Stated problem
Select all lines holding the word "data" from the entries that follow.

Records for the exercise
---------------
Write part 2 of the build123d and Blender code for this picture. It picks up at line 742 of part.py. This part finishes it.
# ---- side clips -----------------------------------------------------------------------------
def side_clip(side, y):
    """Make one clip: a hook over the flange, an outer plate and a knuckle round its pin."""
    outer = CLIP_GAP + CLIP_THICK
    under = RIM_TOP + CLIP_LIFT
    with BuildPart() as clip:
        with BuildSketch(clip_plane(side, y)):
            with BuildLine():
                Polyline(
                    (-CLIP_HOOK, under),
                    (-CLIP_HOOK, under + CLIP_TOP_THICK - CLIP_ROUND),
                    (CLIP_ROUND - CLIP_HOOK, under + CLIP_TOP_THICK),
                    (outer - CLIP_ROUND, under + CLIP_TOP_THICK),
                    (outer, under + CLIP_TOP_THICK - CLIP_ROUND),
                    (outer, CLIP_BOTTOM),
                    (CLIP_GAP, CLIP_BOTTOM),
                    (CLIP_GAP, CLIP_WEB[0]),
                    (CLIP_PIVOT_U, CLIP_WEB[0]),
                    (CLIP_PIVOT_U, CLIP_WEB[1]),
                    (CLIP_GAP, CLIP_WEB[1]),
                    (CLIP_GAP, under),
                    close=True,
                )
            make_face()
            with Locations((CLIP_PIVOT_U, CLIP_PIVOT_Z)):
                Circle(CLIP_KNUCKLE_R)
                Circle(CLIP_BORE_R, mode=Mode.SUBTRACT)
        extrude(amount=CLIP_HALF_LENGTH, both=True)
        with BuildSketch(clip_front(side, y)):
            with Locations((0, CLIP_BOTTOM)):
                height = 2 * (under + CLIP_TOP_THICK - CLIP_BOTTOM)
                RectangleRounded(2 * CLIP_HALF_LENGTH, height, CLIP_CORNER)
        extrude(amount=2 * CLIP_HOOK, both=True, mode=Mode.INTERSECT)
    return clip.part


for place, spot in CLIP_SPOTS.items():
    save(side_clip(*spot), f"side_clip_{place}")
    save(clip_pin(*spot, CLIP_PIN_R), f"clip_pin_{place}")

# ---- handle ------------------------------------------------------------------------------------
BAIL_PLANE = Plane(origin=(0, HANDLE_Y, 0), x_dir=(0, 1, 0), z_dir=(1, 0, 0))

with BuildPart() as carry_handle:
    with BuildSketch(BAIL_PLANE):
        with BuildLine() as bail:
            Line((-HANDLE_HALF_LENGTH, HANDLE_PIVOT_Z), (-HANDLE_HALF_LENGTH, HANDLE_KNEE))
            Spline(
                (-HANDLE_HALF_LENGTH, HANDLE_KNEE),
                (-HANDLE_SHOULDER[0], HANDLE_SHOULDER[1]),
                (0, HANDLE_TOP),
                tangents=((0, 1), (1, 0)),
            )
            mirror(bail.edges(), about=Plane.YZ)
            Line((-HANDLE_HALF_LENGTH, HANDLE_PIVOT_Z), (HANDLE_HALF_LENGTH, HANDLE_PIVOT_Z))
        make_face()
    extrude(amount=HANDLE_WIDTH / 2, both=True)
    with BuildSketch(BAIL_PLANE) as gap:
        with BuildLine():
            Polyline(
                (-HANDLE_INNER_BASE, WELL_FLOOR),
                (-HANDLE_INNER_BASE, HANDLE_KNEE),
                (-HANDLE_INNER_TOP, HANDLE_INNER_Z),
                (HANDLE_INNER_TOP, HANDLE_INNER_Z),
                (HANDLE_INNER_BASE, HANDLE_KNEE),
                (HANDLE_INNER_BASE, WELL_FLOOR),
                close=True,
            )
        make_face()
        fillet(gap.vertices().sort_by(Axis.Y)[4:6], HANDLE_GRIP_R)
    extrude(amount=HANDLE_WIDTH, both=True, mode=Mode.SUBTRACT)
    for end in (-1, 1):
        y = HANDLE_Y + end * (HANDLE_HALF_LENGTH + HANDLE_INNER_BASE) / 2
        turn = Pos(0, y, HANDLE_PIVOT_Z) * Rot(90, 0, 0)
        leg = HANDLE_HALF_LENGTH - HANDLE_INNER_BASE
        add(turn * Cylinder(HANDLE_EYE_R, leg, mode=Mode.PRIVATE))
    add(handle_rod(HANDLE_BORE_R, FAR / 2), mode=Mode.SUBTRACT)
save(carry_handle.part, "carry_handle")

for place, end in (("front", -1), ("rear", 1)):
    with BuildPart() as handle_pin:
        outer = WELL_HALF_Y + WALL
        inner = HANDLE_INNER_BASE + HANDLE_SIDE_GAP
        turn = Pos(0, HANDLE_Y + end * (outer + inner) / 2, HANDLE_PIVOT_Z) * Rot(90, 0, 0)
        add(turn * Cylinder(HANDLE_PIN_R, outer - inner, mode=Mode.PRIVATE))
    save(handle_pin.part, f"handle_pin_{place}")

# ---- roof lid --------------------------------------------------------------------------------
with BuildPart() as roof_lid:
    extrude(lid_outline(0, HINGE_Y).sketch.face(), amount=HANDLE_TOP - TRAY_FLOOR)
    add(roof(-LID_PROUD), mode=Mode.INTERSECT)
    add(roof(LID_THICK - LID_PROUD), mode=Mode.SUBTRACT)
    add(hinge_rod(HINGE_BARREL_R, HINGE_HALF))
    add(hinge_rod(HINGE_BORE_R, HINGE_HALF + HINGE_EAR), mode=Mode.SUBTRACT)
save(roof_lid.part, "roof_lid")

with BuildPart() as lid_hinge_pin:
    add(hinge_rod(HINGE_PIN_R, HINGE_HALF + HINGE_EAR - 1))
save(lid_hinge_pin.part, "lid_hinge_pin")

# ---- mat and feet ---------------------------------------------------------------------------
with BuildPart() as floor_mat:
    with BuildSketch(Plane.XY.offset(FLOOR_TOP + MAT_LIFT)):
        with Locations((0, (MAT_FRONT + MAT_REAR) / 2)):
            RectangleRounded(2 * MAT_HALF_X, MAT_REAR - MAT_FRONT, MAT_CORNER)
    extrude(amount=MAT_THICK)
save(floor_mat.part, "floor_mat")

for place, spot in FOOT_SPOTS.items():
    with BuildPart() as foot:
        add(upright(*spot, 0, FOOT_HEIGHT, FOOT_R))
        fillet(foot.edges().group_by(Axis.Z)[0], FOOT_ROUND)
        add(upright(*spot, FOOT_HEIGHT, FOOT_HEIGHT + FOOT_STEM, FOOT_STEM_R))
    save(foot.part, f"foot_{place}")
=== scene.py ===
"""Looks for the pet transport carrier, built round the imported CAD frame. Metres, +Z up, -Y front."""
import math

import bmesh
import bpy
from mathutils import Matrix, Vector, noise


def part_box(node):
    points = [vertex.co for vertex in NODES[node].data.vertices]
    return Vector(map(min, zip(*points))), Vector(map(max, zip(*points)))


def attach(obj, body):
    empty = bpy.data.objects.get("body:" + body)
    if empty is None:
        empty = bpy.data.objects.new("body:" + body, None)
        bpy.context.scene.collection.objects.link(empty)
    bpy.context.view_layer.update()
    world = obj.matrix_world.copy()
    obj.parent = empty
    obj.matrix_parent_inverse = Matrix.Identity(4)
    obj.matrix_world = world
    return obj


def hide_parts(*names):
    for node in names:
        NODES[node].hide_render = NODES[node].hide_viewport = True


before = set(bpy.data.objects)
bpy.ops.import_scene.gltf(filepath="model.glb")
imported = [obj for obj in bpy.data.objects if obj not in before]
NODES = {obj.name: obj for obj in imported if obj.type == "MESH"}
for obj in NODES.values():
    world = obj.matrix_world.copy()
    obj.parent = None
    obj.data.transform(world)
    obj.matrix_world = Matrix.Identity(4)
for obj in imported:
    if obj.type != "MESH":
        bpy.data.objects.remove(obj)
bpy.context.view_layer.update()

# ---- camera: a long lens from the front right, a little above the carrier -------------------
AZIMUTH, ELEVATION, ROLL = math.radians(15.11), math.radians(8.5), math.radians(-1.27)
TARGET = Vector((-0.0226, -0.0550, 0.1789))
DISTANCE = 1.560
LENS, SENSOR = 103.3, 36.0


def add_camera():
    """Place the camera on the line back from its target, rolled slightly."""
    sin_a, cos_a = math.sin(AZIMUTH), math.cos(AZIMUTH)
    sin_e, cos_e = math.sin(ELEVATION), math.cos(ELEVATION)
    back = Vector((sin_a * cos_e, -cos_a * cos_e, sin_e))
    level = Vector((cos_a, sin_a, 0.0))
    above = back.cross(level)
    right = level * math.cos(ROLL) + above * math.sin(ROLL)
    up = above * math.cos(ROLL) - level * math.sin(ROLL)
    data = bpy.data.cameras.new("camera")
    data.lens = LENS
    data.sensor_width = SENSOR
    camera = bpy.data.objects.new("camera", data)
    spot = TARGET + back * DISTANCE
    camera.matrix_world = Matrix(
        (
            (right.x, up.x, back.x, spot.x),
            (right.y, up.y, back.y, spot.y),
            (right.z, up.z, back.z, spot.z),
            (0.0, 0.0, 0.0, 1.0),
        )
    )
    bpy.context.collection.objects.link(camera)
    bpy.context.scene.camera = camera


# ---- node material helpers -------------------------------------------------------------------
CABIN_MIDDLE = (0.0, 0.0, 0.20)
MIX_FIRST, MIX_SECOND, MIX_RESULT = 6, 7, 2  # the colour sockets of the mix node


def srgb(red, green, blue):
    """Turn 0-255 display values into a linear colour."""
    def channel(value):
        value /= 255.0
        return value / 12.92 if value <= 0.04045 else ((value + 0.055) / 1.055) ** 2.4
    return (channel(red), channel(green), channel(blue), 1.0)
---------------
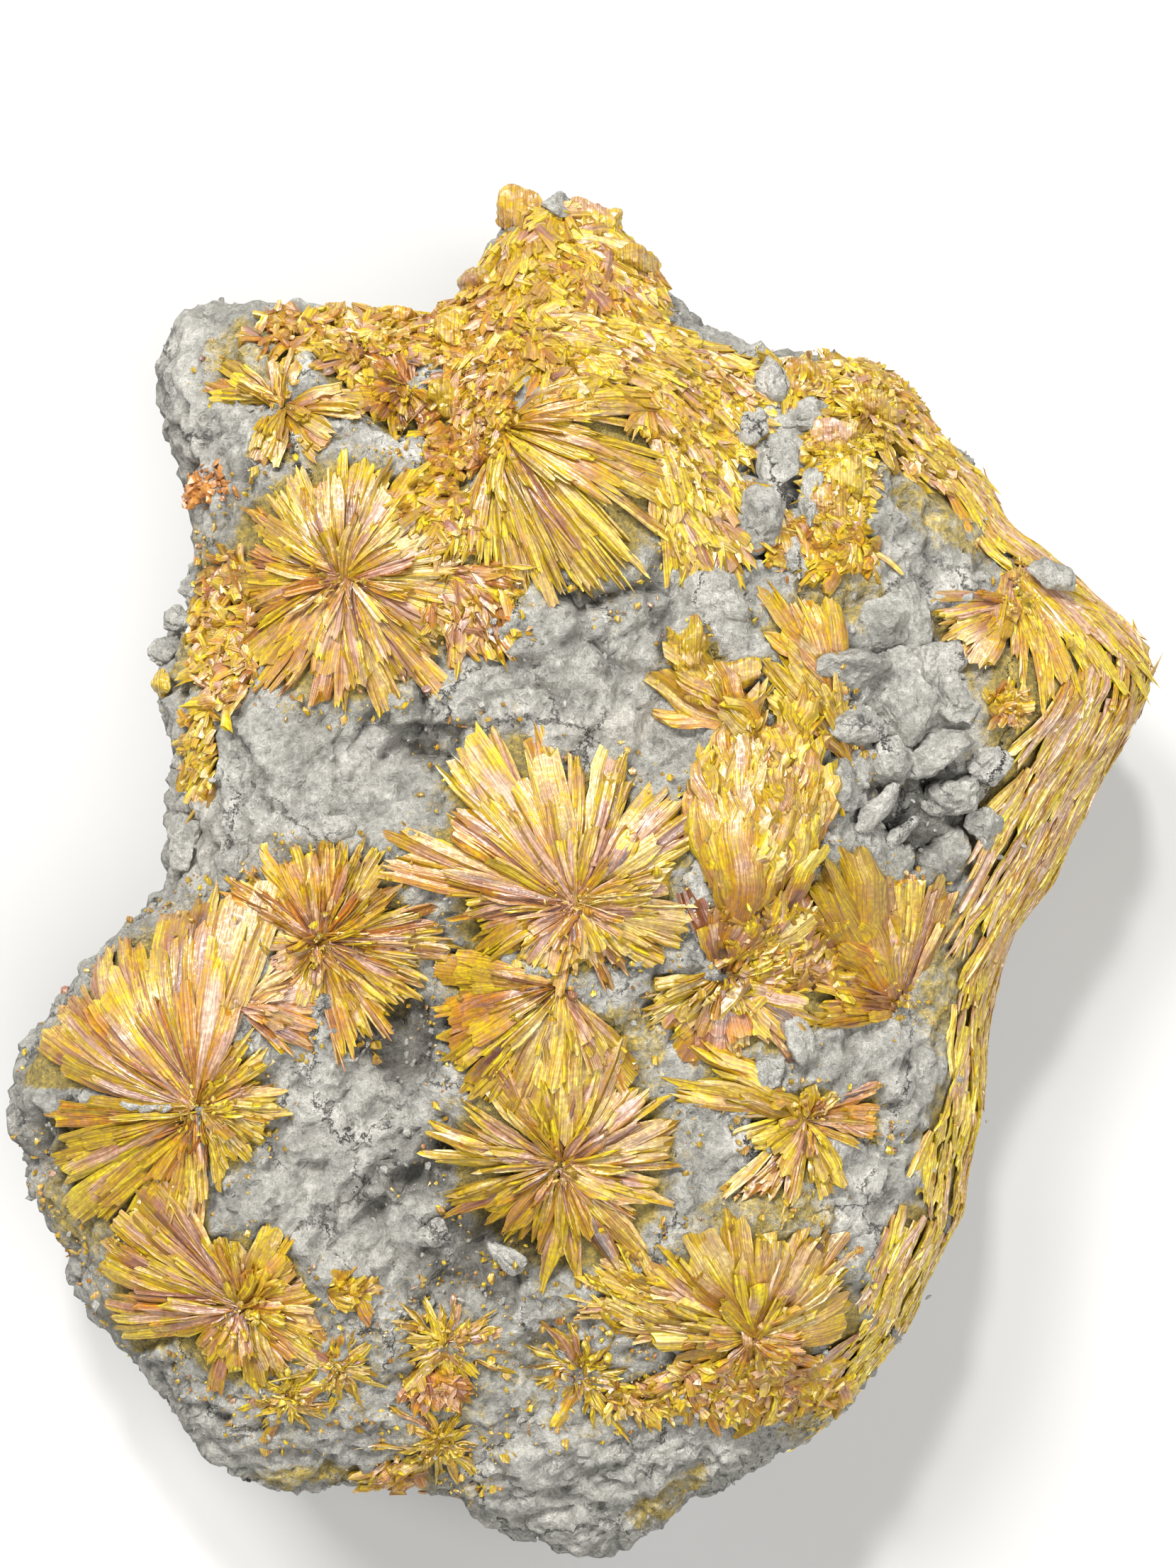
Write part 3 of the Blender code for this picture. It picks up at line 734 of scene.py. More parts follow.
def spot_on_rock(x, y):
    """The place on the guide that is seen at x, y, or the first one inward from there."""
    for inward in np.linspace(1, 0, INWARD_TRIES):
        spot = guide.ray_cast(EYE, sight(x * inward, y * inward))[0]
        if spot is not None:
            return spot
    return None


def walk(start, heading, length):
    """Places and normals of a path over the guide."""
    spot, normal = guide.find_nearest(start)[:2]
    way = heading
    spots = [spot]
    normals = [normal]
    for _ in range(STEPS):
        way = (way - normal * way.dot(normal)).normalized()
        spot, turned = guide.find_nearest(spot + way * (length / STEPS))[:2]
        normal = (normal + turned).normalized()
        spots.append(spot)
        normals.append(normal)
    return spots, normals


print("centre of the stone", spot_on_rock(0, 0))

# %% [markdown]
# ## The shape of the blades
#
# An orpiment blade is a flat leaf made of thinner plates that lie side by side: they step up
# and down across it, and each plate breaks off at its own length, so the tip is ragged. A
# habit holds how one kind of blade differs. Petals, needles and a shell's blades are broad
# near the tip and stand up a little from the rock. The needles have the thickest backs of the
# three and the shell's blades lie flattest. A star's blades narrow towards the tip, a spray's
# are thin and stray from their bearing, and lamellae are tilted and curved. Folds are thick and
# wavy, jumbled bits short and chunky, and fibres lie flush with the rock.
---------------
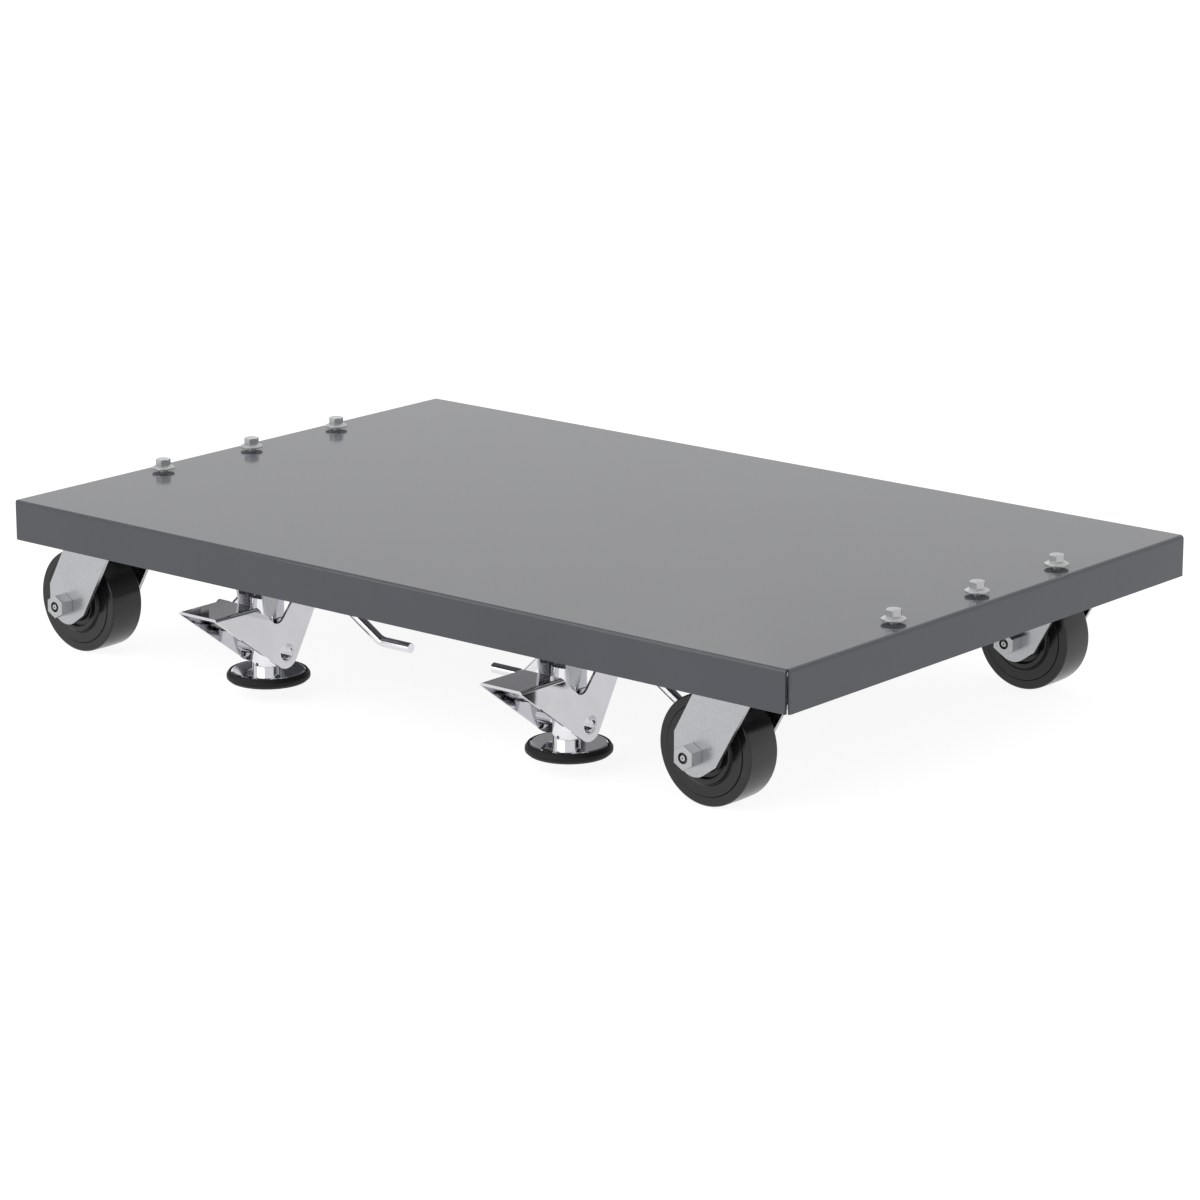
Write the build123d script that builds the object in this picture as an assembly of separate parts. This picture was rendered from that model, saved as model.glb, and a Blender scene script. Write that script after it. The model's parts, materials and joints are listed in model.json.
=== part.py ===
---------------
Task answer
    points = [vertex.co for vertex in NODES[node].data.vertices]
    empty = bpy.data.objects.get("body:" + body)
        empty = bpy.data.objects.new("body:" + body, None)
before = set(bpy.data.objects)
imported = [obj for obj in bpy.data.objects if obj not in before]
    obj.data.transform(world)
        bpy.data.objects.remove(obj)
    data = bpy.data.cameras.new("camera")
    data.lens = LENS
    data.sensor_width = SENSOR
    camera = bpy.data.objects.new("camera", data)